Every weight comes from one simple chain: cross-sectional area times length times density. The only thing that changes between profiles is how the area is found.

weight = area x length x density

round bar:    area = pi x (d/2)^2
round tube:   area = pi x (ro^2 - ri^2)
square bar:   area = side^2
square tube:  area = side^2 - (side - 2 x wall)^2
flat bar:     area = width x thickness
hex bar:      area = (sqrt(3) / 2) x across_flats^2

The tool works in millimetres for length and area, and grams for mass. Because density is quoted in grams per cubic centimetre, it divides density by 1000 to match the millimetre-cubed volume, then multiplies through.
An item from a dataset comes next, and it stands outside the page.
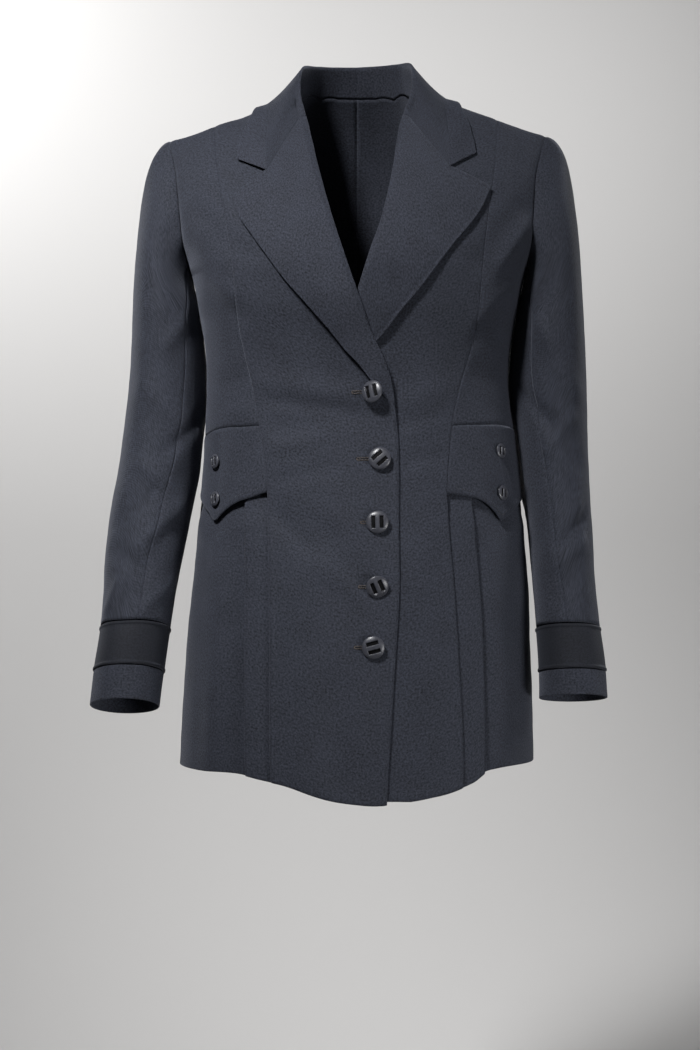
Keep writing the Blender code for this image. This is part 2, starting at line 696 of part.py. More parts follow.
def ring(side, height, angle, grow=0.0):
    """Point of the sleeve's outer face: angle 0 is the outer side, 90 the front, 180 the body's side."""
    table = SLEEVE[side]
    height, angle = np.broadcast_arrays(np.asarray(height, float), np.asarray(angle, float) % 360)
    turned = np.radians(angle)
    for angle_0, z_0, angle_1, z_1, width, rise_by in SLEEVE_FOLDS[side]:
        run = np.array([(angle_1 - angle_0) * 0.8, z_1 - z_0])
        share = ((angle - angle_0) * 0.8 * run[0] + (height - z_0) * run[1]) / (run @ run)
        share = np.clip(share, 0, 1)
        near = np.hypot((angle - angle_0) * 0.8 - share * run[0], height - z_0 - share * run[1])
        grow = grow + rise_by * np.exp(-((near / width) ** 2))
    across = (column(table, height, 2) + grow) * side * np.cos(turned)
    deep = -(column(table, height, 4) + grow) * np.sin(turned)
    tilt = np.tan(np.radians(column(table, height, 5)))
    x = column(table, height, 1) + across
    return np.stack([x, column(table, height, 3) + deep, height - deep * tilt], -1)


def armhole(side, angle):
    """Point of the armhole, the torso's normal there, and the direction across the seam, by the sleeve's angle."""
    index = SIDE_INDEX[side]
    fine = np.linspace(TOP_LEVEL, 0, 400) ** 1.0
    before = np.stack([side * column(ARMHOLE, fine, index), fine], -1)
    after = np.stack([side * column(ARMHOLE, fine, 3), fine], -1)[::-1]
    loop = []
    for part in (before, after):
        spots = skin(part[:, 0], part[:, 1])
        length = np.concatenate([[0], np.cumsum(np.linalg.norm(np.diff(spots, axis=0), axis=1))])
        loop.append((length / length[-1], part))
    angle = np.asarray(angle, float) % 360
    first = angle < 180
    share = np.where(first, angle / 180, angle / 180 - 1)
    found = []
    for i in (0, 1):
        values = [np.interp(share, length, part[:, i]) for length, part in loop]
        found.append(np.where(first, values[0], values[1]))
    turns, levels = found
    return turns, levels


def head(side, share, angle):
    """Point of the sleeve's outer face between the armhole and the first ring."""
    turns, levels = armhole(side, angle)
    near = armhole(side, angle + 1.5)
    far = armhole(side, angle - 1.5)
    start = skin(turns, levels)
    out = normal(turns, levels)
    run = skin(*near) - skin(*far)
    hole = np.cross(run, out) * -side
    hole /= np.linalg.norm(hole, axis=-1, keepdims=True)
    under = (1 - np.cos(np.radians(angle))) / 2
    under = under[..., None]
    start = start + out * 0.55 + hole * 0.6 * (1 - under)
    down = np.array([0, 0, -1.0])
    stand = HEAD_RAISE[side] * (1 - under) ** 2 + 1.9 * under * (1 - under) + 0.5 * under
    lead = hole * (1 - under) + out * stand + down * 0.9 * under**3
    lead /= np.linalg.norm(lead, axis=-1, keepdims=True)
    end = ring(side, HEAD_END, angle)
    fall = (start[..., 2] - end[..., 2])[..., None]
    outer = (1 - under) ** 2
    below = end - ring(side, HEAD_END - 12, angle)
    below /= np.linalg.norm(below, axis=-1, keepdims=True)
    rise_way = below * outer - down * (1 - outer)
    first = start + lead * ((31 - 22 * under) * (1 - outer) + HEAD_REACH[side] * outer)
    second = end + rise_way * fall * (0.55 - 0.1 * under + HEAD_SQUARE[side] * outer)
    s = np.asarray(share, float)[..., None]
    return (1 - s) ** 3 * start + 3 * s * (1 - s) ** 2 * first + 3 * s**2 * (1 - s) * second + s**3 * end


def sleeve_piece(name, side, from_index, to_index, count):
    total = len(HEAD_ROWS) + len(SLEEVE_ROWS)
    grids = []
    for shift in (0, -1, 1):
        rows = []
        for number in range(total):
            share = number / (total - 1)
            start = float(column(SLEEVE_SEAMS, share, from_index)) + 0.36
            end = float(column(SLEEVE_SEAMS, share, to_index)) - 0.36
            angles = np.linspace(start, end + 360 * (end < start), count) + shift
            if number < len(HEAD_ROWS):
                rows.append(head(side, HEAD_ROWS[number], angles))
            else:
                rows.append(ring(side, SLEEVE_ROWS[number - len(HEAD_ROWS)], angles))
        grids.append(np.array(rows))
    outer, before, after = grids
    out = np.cross(after - before, np.gradient(outer, axis=0)) * side
    out /= np.linalg.norm(out, axis=-1, keepdims=True)
    wall(name, "sleeve", outer, outer - out * CLOTH)


def tube(name, kind, side, stations):
    """A closed ring of cloth round the wrist, from its stations of height and growth."""
    angles = np.arange(0, 360, 18)
    heights = np.array([row[0] for row in stations], float)[:, None]
    grow = np.array([row[1] for row in stations], float)[:, None]
    outer = ring(side, heights, angles[None, :], grow)
    inner = ring(side, heights, angles[None, :], np.minimum(grow, 0.6) - CLOTH)
    wall(name, kind, outer, inner, around=True)


def sleeve(side):
    name = SIDE_NAME[side]
    sleeve_piece("top_sleeve_" + name, side, 2, 1, 12)
    sleeve_piece("under_sleeve_" + name, side, 1, 2, 7)
    top, low = CUFF_BAND
    band = [(top, 0.9), (top - 2, 1.5), (top - 4.5, 0.6), (low + 4.5, 0.6), (low + 2, 1.5), (low, 0.9)]
    tube("cuff_band_" + name, "cuff_band", side, band)
    tube("cuff_" + name, "cuff", side, [(low - 0.6, 0.0), (-609, 0.0), (CUFF_HEM[side], 0.2)])


# name, X, Z, radius, turn of the slots in degrees, height of its back above the cloth
BUTTONS = (
    ("front_button_1", 15.1, -309.8, 11.25, 20, 4.6),
    ("front_button_2", 22.1, -376.3, 11.25, -50, 1.4),
    ("front_button_3", 19.8, -439.5, 11.25, 0, 1.4),
    ("front_button_4", 19.6, -503.3, 11.25, 20, 1.4),
    ("front_button_5", 15.6, -562.8, 11.25, -77, 1.4),
    ("side_button_right_upper", -142.6, -377.4, 7.5, 0, 1.2),
    ("side_button_right_lower", -142.3, -415.6, 7.5, 90, 1.2),
    ("side_button_left_upper", 144.0, -366.9, 7.5, 90, 1.2),
    ("side_button_left_lower", 145.7, -409.6, 7.5, 0, 1.2),
)
# share of the radius, share of the dome's height
DOME = ((0.92, 0.0), (1.0, 0.25), (0.93, 0.52), (0.66, 0.80), (0.30, 0.96))
SHANK_RADIUS = 0.27
DOME_HEIGHT = 0.34
SLOT = (0.62, 0.09, 0.26)  # half length, half width, distance from the middle, as shares of the radius


def button(name, x, z, radius, slot_turn, gap):
    lift = 0.9 + float(front_rise(x, z)) if abs(x) < 60 else 1.2
    base = on_front(x, z, lift)
    out = on_front(x, z, lift + 1.0) - base
    side_way = np.cross([0, 0, 1.0], out) * -1
    side_way /= np.linalg.norm(side_way)
    up = np.cross(out, side_way)
    up = up if up[2] > 0 else -up
    segments = 16 if radius > 10 else 12
    profile = [(SHANK_RADIUS, 0.0), (SHANK_RADIUS, gap / radius)]
    profile += [(share, gap / radius + DOME_HEIGHT * high) for share, high in DOME]
    points, faces = [(0, 0, 0)], []
    for wide, high in profile:
        for i in range(segments):
            angle = math.tau * i / segments
            points.append((wide * math.cos(angle), wide * math.sin(angle), high))
    points.append((0, 0, gap / radius + DOME_HEIGHT))
    for i in range(segments):
        after = (i + 1) % segments
        faces.append((0, 1 + after, 1 + i))
        for row in range(len(profile) - 1):
            a, b = 1 + row * segments + i, 1 + row * segments + after
            faces += [(a, b, b + segments), (a, b + segments, a + segments)]
        top = 1 + (len(profile) - 1) * segments
        faces.append((top + i, top + after, len(points) - 1))
    points = np.array(points) * radius
    frame = np.array([side_way, up, out])
    body = add_mesh(name, "button", points @ frame + base, faces)
    long_half, wide_half, away = (share * radius for share in SLOT)
    for number, shift in enumerate((-away, away)):
        spin = math.radians(slot_turn)
        corners = []
        for deep in (gap + DOME_HEIGHT * radius * 0.72, gap + DOME_HEIGHT * radius + 2):
            for a, b in ((-1, 0), (-0.85, -1), (0.85, -1), (1, 0), (0.85, 1), (-0.85, 1)):
                spot = (shift + b * wide_half, a * long_half)
                turned_x = spot[0] * math.cos(spin) + spot[1] * math.sin(spin)
                turned_y = spot[1] * math.cos(spin) - spot[0] * math.sin(spin)
                corners.append((turned_x, turned_y, deep))
        faces = [(0, k + 1, k) for k in range(1, 5)] + [(6, 6 + k, 7 + k) for k in range(1, 5)]
        for k in range(6):
            after = (k + 1) % 6
            faces += [(k, after, 6 + after), (k, 6 + after, 6 + k)]
        cutter = add_mesh(f"{name}_slot_{number}", "button", np.array(corners) @ frame + base, faces)
        cutter.hide_render = True
        cutter.display_type = "WIRE"
        cut = body.modifiers.new("slot", "BOOLEAN")
        cut.object = cutter
        cut.operation = "DIFFERENCE"
        cut.solver = "EXACT"


for side in (-1, 1):
    front(side)
    side_front(side)
    waist_band(side)
    skirt(side)
    back(side)
    lapel(side)
    sleeve(side)
collar()
for row in BUTTONS:
    button(*row)
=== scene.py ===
"""The jacket dressed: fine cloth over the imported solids, seams, roll of the lapels, pleats, buttons and stitches."""

import functools
import math

import bmesh
import bpy
import numpy as np
from mathutils import Matrix, Vector


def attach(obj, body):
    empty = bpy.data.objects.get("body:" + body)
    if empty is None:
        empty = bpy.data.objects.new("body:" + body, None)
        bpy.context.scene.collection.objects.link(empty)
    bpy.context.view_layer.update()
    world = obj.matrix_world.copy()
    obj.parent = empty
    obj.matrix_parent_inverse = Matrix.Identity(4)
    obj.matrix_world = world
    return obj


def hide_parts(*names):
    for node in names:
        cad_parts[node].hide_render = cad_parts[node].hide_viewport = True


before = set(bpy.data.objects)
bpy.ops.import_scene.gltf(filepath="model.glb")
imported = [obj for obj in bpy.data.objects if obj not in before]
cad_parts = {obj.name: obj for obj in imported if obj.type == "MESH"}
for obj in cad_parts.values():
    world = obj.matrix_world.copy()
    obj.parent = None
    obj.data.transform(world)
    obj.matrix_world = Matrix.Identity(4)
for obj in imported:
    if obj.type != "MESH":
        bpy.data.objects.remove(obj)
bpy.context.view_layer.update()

# Sizes

# The garment is laid out in millimetres, with the neck point at 0, and a mesh is made in metres.
# A table by side has the wearer's right at -1 and the left at 1.
METRE = 0.001  # a millimetre in metres
CLOTH = 1.6  # thickness of one layer
SEWN = 0.04  # gap that is left between two sewn pieces
ARMPIT = -186.0  # height of the underarm point, with the neck point at 0
SHOULDER = -42.0  # height of the shoulder seam at the sleeve
LEVEL = 228.0  # height of one level below the underarm
TOP_LEVEL = 0.985  # the shoulder seam leaves this much of a level free
RIDGE_DEPTH = 3.0  # the shoulder seam lies this far behind the middle
SIDE_SEAM = 93.0  # turn of the side seam, from the centre front
HEM = -700.0  # nominal height of the hem
HEM_EASE = 148.0  # the rows follow the curve of the hem within this height
BACK_HEM = -687.0  # height of the back's hem
LEFT_HEM = -714.5  # the left front, which lies under the right one, ends no lower than this
# height, half width right and left, depth of front and back, squareness of the section
BODY = (
    (-730, 185, 185, 143, 144, 2.15),
    (-690, 183.5, 183.5, 142, 142, 2.15),
    (-640, 181.5, 182, 140, 139, 2.15),
    (-580, 177.5, 180.5, 137, 135, 2.15),
    (-520, 172.5, 178.5, 132, 128, 2.15),
    (-460, 166.5, 174, 125, 118, 2.15),
    (-400, 160.5, 169.5, 116, 106, 2.2),
    (-350, 157.5, 163, 109, 96, 2.25),
    (-300, 156, 157, 107, 91, 2.3),
    (-260, 158, 159, 114, 95, 2.3),
    (-220, 164, 166, 125, 105, 2.3),
    (-186, 171, 173, 128, 112, 2.3),
    (-150, 187, 189, 122, 114, 2.3),
    (-110, 198, 200, 113, 112, 2.3),
    (-70, 203, 205, 104, 106, 2.3),
    (-42, 205, 207, 98, 100, 2.3),
)
# distance from the middle, height of the shoulder line right and left, height that the back aims at
RIDGE = (
    (0, 14, 16, 72),
    (25, 13, 15, 65),
    (45, 10, 12, 42),
    (62, 3, 6, 12),
    (80, -4, 1, -2),
    (105, -12, -6, -9),
    (120, -18, -11, -14),
    (140, -24, -18, -20),
    (170, -35, -29, -32),
    (197, -43.5, -38, -41),
    (210, -48, -43, -46),
)
# height, the princess seam's distance from the middle, right and left
PRINCESS = (
    (-725, -84.5, 106.0),
    (-655, -87.4, 104.9),
    (-600, -87.5, 102.6),
    (-550, -87.7, 99.6),
    (-500, -88.2, 96.4),
    (-455, -89.0, 92.3),
    (-410, -90.3, 89.8),
    (-375, -93.5, 91.8),
    (-341, -98.7, 95.2),
    (-300, -107.0, 104.5),
    (-265, -115.0, 114.6),
    (-230, -121.3, 121.2),
    (-190, -124.6, 125.0),
    (-150, -130.3, 129.7),
    (-110, -137.3, 134.8),
    (-70, -144.0, 141.0),
    (-25, -148.5, 145.5),
)
# height, the front edge below the break and the roll line and neckline above it, right and left
EDGE = (
    (-725, 28.0, -8.0),
    (-673, 30.1, -5.0),
    (-634, 33.1, -4.0),
    (-590, 36.1, -3.0),
    (-555, 38.8, -3.0),
    (-516, 41.1, -3.0),
    (-437, 41.3, -3.0),
    (-387, 41.5, -3.0),
    (-342, 39.6, -3.0),
    (-307, 33.2, -3.5),
    (-276, 21.9, -4.5),
    (-250, 10.0, -4.0),
    (-220, -0.5, 1.4),
    (-195, -9.5, 8.5),
    (-170, -18.0, 16.4),
    (-145, -26.1, 25.4),
    (-113, -35.2, 33.6),
    (-82, -43.0, 39.7),
    (-50, -50.0, 44.5),
    (-26, -55.4, 50.0),
    (-14, -59.4, 57.0),
    (-2, -64.6, 62.8),
    (8, -67.5, 67.5),
)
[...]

Weight per metre and weight per piece fall straight out of the same numbers.

Tips and notes

Density is the value that most affects your answer, so pick the exact alloy rather than a generic “steel” or “aluminum.” A 6061 aluminum part weighs about a third of the same shape in steel, while copper and brass are slightly heavier than steel and titanium is roughly half.

For hollow profiles, the wall thickness must be less than half the outer size or there is no metal left to weigh. The calculator guards against that and asks you to fix the input. Treat the final figure as a close estimate: rolling and extrusion tolerances mean two bars cut to the same nominal size can still differ by a few percent.